Output each entry exactly; skip nothing.

start STORED RECORDS

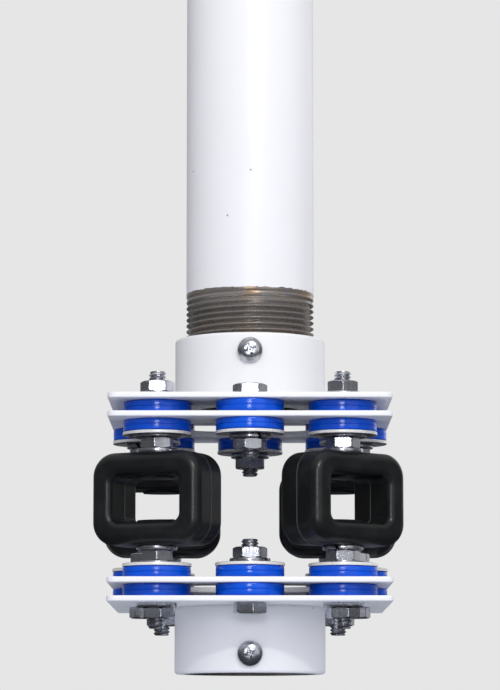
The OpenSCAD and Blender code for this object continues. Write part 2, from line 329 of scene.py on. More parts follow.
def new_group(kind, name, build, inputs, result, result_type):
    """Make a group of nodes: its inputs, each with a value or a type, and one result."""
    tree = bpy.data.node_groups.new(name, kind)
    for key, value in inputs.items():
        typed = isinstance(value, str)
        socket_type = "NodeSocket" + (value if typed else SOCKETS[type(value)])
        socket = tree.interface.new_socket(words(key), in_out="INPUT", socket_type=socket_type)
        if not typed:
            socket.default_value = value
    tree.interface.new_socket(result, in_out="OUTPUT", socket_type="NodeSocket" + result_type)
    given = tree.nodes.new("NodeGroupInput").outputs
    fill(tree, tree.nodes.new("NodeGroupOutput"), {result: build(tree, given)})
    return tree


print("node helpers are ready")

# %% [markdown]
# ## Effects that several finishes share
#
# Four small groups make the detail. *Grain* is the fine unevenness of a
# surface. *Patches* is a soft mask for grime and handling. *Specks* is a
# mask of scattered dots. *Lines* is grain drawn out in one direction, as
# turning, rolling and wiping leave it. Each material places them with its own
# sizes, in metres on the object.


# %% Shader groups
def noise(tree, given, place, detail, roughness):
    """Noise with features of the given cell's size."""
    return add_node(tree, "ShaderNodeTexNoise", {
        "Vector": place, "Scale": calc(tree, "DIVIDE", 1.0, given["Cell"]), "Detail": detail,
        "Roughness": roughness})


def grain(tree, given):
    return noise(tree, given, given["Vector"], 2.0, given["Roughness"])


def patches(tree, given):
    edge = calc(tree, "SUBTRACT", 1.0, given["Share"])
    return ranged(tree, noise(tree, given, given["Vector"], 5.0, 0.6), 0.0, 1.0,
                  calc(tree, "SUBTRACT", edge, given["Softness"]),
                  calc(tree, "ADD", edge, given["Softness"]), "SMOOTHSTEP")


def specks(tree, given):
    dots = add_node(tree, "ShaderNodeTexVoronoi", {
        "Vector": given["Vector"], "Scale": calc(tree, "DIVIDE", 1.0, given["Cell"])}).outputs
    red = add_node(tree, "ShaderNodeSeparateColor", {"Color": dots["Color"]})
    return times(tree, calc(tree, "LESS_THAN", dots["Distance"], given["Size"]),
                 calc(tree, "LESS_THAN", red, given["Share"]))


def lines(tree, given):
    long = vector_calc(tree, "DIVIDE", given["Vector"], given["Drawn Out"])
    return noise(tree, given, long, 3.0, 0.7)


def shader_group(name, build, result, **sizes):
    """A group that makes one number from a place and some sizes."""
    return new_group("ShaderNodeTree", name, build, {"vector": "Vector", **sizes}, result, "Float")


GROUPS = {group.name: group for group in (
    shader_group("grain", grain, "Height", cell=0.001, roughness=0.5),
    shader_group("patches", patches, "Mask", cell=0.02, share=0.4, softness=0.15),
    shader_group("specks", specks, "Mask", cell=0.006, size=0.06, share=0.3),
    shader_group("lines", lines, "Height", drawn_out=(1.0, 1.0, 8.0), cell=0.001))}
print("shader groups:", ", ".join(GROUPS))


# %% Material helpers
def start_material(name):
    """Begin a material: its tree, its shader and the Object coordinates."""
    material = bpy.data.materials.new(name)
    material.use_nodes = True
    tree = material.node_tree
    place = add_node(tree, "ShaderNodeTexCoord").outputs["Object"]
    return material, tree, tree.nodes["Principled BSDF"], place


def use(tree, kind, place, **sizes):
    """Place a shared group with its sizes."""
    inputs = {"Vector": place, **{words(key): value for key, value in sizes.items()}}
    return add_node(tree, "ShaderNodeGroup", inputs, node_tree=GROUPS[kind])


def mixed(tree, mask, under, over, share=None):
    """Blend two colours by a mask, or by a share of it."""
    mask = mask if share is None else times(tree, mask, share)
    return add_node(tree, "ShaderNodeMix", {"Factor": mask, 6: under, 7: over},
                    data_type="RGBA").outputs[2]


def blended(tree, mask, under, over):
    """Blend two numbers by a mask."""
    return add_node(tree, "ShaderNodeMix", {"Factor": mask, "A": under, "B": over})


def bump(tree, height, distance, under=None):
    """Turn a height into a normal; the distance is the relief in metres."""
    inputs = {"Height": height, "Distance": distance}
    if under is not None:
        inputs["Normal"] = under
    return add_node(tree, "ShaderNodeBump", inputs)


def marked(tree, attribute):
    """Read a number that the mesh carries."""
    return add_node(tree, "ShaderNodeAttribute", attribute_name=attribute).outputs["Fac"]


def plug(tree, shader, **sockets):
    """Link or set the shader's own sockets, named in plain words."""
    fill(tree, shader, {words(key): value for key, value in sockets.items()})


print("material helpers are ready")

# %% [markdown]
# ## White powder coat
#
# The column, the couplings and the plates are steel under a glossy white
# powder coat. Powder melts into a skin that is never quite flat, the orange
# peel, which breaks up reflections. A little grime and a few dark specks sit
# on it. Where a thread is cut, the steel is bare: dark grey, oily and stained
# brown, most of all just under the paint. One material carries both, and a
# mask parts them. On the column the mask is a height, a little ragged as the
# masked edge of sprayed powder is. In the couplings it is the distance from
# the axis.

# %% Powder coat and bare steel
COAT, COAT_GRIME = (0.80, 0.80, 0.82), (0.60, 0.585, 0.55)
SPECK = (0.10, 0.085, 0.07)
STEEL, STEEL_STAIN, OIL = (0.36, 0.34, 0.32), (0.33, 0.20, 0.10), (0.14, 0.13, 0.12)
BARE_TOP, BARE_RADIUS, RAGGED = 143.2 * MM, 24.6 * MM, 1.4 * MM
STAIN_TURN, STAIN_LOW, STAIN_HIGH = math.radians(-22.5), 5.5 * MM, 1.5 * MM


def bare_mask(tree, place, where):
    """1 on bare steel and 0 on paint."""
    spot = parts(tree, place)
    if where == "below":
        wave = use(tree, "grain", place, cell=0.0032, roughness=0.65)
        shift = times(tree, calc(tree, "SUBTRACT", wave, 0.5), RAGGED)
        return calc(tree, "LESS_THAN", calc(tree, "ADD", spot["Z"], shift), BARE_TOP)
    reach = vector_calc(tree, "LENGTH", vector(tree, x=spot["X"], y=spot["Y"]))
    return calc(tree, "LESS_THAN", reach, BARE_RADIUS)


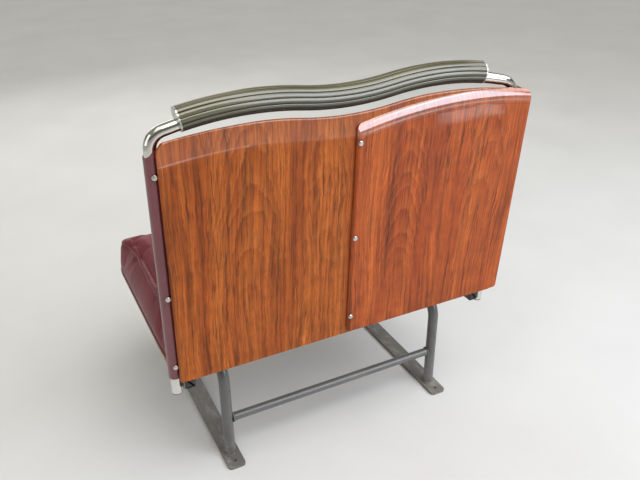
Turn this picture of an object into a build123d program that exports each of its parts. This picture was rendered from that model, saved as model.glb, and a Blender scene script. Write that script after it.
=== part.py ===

end STORED RECORDS

** EXERCISE SOLUTION **
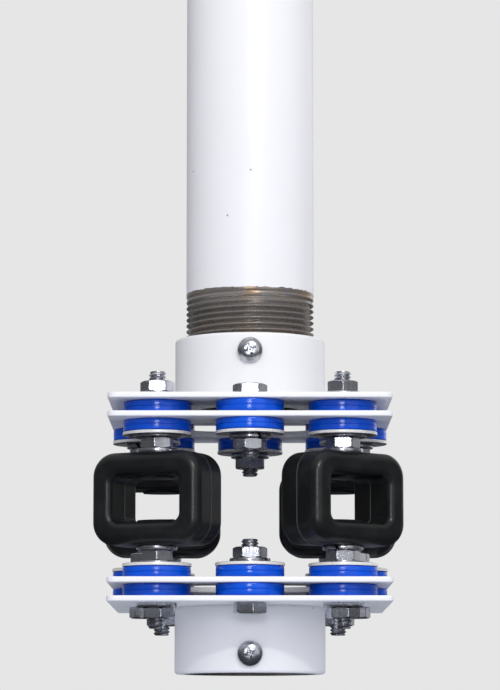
The OpenSCAD and Blender code for this object continues. Write part 2, from line 329 of scene.py on. More parts follow.
def new_group(kind, name, build, inputs, result, result_type):
    """Make a group of nodes: its inputs, each with a value or a type, and one result."""
    tree = bpy.data.node_groups.new(name, kind)
    for key, value in inputs.items():
        typed = isinstance(value, str)
        socket_type = "NodeSocket" + (value if typed else SOCKETS[type(value)])
        socket = tree.interface.new_socket(words(key), in_out="INPUT", socket_type=socket_type)
        if not typed:
            socket.default_value = value
    tree.interface.new_socket(result, in_out="OUTPUT", socket_type="NodeSocket" + result_type)
    given = tree.nodes.new("NodeGroupInput").outputs
    fill(tree, tree.nodes.new("NodeGroupOutput"), {result: build(tree, given)})
    return tree


print("node helpers are ready")

# %% [markdown]
# ## Effects that several finishes share
#
# Four small groups make the detail. *Grain* is the fine unevenness of a
# surface. *Patches* is a soft mask for grime and handling. *Specks* is a
# mask of scattered dots. *Lines* is grain drawn out in one direction, as
# turning, rolling and wiping leave it. Each material places them with its own
# sizes, in metres on the object.


# %% Shader groups
def noise(tree, given, place, detail, roughness):
    """Noise with features of the given cell's size."""
    return add_node(tree, "ShaderNodeTexNoise", {
        "Vector": place, "Scale": calc(tree, "DIVIDE", 1.0, given["Cell"]), "Detail": detail,
        "Roughness": roughness})


def grain(tree, given):
    return noise(tree, given, given["Vector"], 2.0, given["Roughness"])


def patches(tree, given):
    edge = calc(tree, "SUBTRACT", 1.0, given["Share"])
    return ranged(tree, noise(tree, given, given["Vector"], 5.0, 0.6), 0.0, 1.0,
                  calc(tree, "SUBTRACT", edge, given["Softness"]),
                  calc(tree, "ADD", edge, given["Softness"]), "SMOOTHSTEP")


def specks(tree, given):
    dots = add_node(tree, "ShaderNodeTexVoronoi", {
        "Vector": given["Vector"], "Scale": calc(tree, "DIVIDE", 1.0, given["Cell"])}).outputs
    red = add_node(tree, "ShaderNodeSeparateColor", {"Color": dots["Color"]})
    return times(tree, calc(tree, "LESS_THAN", dots["Distance"], given["Size"]),
                 calc(tree, "LESS_THAN", red, given["Share"]))


def lines(tree, given):
    long = vector_calc(tree, "DIVIDE", given["Vector"], given["Drawn Out"])
    return noise(tree, given, long, 3.0, 0.7)


def shader_group(name, build, result, **sizes):
    """A group that makes one number from a place and some sizes."""
    return new_group("ShaderNodeTree", name, build, {"vector": "Vector", **sizes}, result, "Float")


GROUPS = {group.name: group for group in (
    shader_group("grain", grain, "Height", cell=0.001, roughness=0.5),
    shader_group("patches", patches, "Mask", cell=0.02, share=0.4, softness=0.15),
    shader_group("specks", specks, "Mask", cell=0.006, size=0.06, share=0.3),
    shader_group("lines", lines, "Height", drawn_out=(1.0, 1.0, 8.0), cell=0.001))}
print("shader groups:", ", ".join(GROUPS))


# %% Material helpers
def start_material(name):
    """Begin a material: its tree, its shader and the Object coordinates."""
    material = bpy.data.materials.new(name)
    material.use_nodes = True
    tree = material.node_tree
    place = add_node(tree, "ShaderNodeTexCoord").outputs["Object"]
    return material, tree, tree.nodes["Principled BSDF"], place


def use(tree, kind, place, **sizes):
    """Place a shared group with its sizes."""
    inputs = {"Vector": place, **{words(key): value for key, value in sizes.items()}}
    return add_node(tree, "ShaderNodeGroup", inputs, node_tree=GROUPS[kind])


def mixed(tree, mask, under, over, share=None):
    """Blend two colours by a mask, or by a share of it."""
    mask = mask if share is None else times(tree, mask, share)
    return add_node(tree, "ShaderNodeMix", {"Factor": mask, 6: under, 7: over},
                    data_type="RGBA").outputs[2]


def blended(tree, mask, under, over):
    """Blend two numbers by a mask."""
    return add_node(tree, "ShaderNodeMix", {"Factor": mask, "A": under, "B": over})


def bump(tree, height, distance, under=None):
    """Turn a height into a normal; the distance is the relief in metres."""
    inputs = {"Height": height, "Distance": distance}
    if under is not None:
        inputs["Normal"] = under
    return add_node(tree, "ShaderNodeBump", inputs)


def marked(tree, attribute):
    """Read a number that the mesh carries."""
    return add_node(tree, "ShaderNodeAttribute", attribute_name=attribute).outputs["Fac"]


def plug(tree, shader, **sockets):
    """Link or set the shader's own sockets, named in plain words."""
    fill(tree, shader, {words(key): value for key, value in sockets.items()})


print("material helpers are ready")

# %% [markdown]
# ## White powder coat
#
# The column, the couplings and the plates are steel under a glossy white
# powder coat. Powder melts into a skin that is never quite flat, the orange
# peel, which breaks up reflections. A little grime and a few dark specks sit
# on it. Where a thread is cut, the steel is bare: dark grey, oily and stained
# brown, most of all just under the paint. One material carries both, and a
# mask parts them. On the column the mask is a height, a little ragged as the
# masked edge of sprayed powder is. In the couplings it is the distance from
# the axis.

# %% Powder coat and bare steel
COAT, COAT_GRIME = (0.80, 0.80, 0.82), (0.60, 0.585, 0.55)
SPECK = (0.10, 0.085, 0.07)
STEEL, STEEL_STAIN, OIL = (0.36, 0.34, 0.32), (0.33, 0.20, 0.10), (0.14, 0.13, 0.12)
BARE_TOP, BARE_RADIUS, RAGGED = 143.2 * MM, 24.6 * MM, 1.4 * MM
STAIN_TURN, STAIN_LOW, STAIN_HIGH = math.radians(-22.5), 5.5 * MM, 1.5 * MM


def bare_mask(tree, place, where):
    """1 on bare steel and 0 on paint."""
    spot = parts(tree, place)
    if where == "below":
        wave = use(tree, "grain", place, cell=0.0032, roughness=0.65)
        shift = times(tree, calc(tree, "SUBTRACT", wave, 0.5), RAGGED)
        return calc(tree, "LESS_THAN", calc(tree, "ADD", spot["Z"], shift), BARE_TOP)
    reach = vector_calc(tree, "LENGTH", vector(tree, x=spot["X"], y=spot["Y"]))
    return calc(tree, "LESS_THAN", reach, BARE_RADIUS)


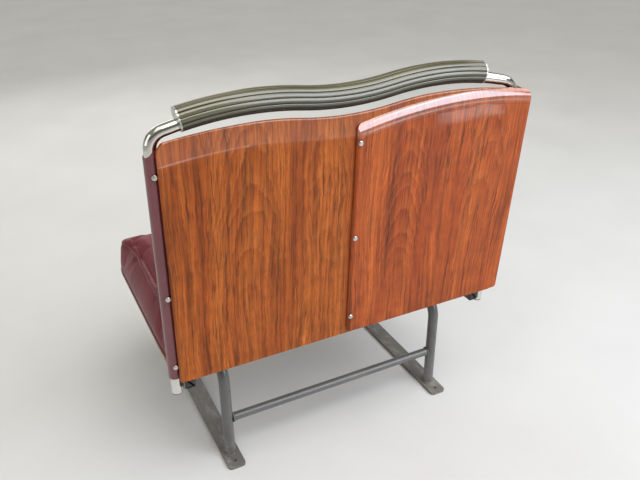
Turn this picture of an object into a build123d program that exports each of its parts. This picture was rendered from that model, saved as model.glb, and a Blender scene script. Write that script after it.
=== part.py ===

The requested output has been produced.